--- Required work ---
Quote every line below exactly as it reads.

───── Data provided

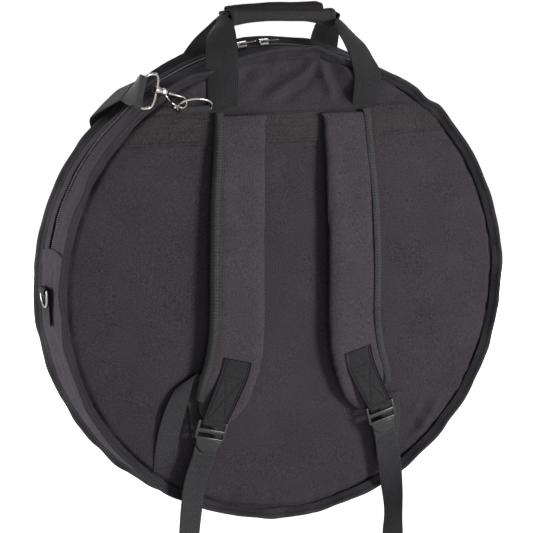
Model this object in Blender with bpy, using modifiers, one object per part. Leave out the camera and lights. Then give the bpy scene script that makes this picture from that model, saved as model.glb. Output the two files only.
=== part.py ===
"""Cymbal bag for 22 inch cymbals, hung by its carry handle.

Metres, +Z up. The origin is the middle of the grip's flat underside. The face with the
backpack straps looks along -Y, and the bag's disc turns about a line along Y. Inside this
script places are measured from the disc's centre, and one empty there carries every piece.
"""

import math

import bmesh
import bpy
from mathutils import Matrix, Vector

# Whole bag
DISC_RADIUS = 0.298
GRIP_RISE = 0.028
DISC_DROP = DISC_RADIUS + GRIP_RISE
BAG_DEPTH = 0.072
GUSSET_FLARE = 0.010
CLEARANCE = 0.0003
ROUND_STEPS = 72

# Layers of the two faces
PANEL_THICKNESS = 0.0016
PANEL_INSET = 0.0015
FOAM_THICKNESS = 0.005
LINING_THICKNESS = 0.001
DIVIDER_THICKNESS = 0.003
DIVIDER_OFFSET = 0.008

# Gusset and main zip
GUSSET_THICKNESS = 0.003
ZIP_LINE = 0.012
CHAIN_WIDTH = 0.008
CHAIN_SINK = 0.0004
CHAIN_THICKNESS = 0.0022
ZIP_LEFT_END = 171.0
ZIP_RIGHT_END = 9.0
END_COVER_DEGREES = 3.0
END_COVER_THICKNESS = 0.0015
END_COVER_MARGIN = 0.001

# Binding tape on each rim
BINDING_LENGTH = 0.010
BINDING_THICKNESS = 0.0038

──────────

--- Response to this task ---
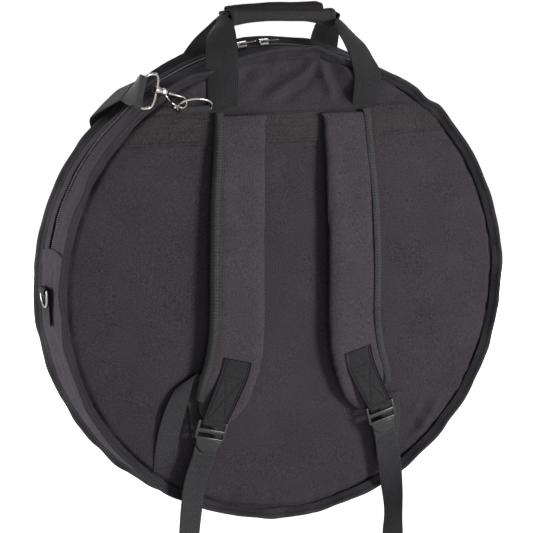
Model this object in Blender with bpy, using modifiers, one object per part. Leave out the camera and lights. Then give the bpy scene script that makes this picture from that model, saved as model.glb. Output the two files only.
=== part.py ===
"""Cymbal bag for 22 inch cymbals, hung by its carry handle.

Metres, +Z up. The origin is the middle of the grip's flat underside. The face with the
backpack straps looks along -Y, and the bag's disc turns about a line along Y. Inside this
script places are measured from the disc's centre, and one empty there carries every piece.
"""

import math

import bmesh
import bpy
from mathutils import Matrix, Vector

# Whole bag
DISC_RADIUS = 0.298
GRIP_RISE = 0.028
DISC_DROP = DISC_RADIUS + GRIP_RISE
BAG_DEPTH = 0.072
GUSSET_FLARE = 0.010
CLEARANCE = 0.0003
ROUND_STEPS = 72

# Layers of the two faces
PANEL_THICKNESS = 0.0016
PANEL_INSET = 0.0015
FOAM_THICKNESS = 0.005
LINING_THICKNESS = 0.001
DIVIDER_THICKNESS = 0.003
DIVIDER_OFFSET = 0.008

# Gusset and main zip
GUSSET_THICKNESS = 0.003
ZIP_LINE = 0.012
CHAIN_WIDTH = 0.008
CHAIN_SINK = 0.0004
CHAIN_THICKNESS = 0.0022
ZIP_LEFT_END = 171.0
ZIP_RIGHT_END = 9.0
END_COVER_DEGREES = 3.0
END_COVER_THICKNESS = 0.0015
END_COVER_MARGIN = 0.001

# Binding tape on each rim
BINDING_LENGTH = 0.010
BINDING_THICKNESS = 0.0038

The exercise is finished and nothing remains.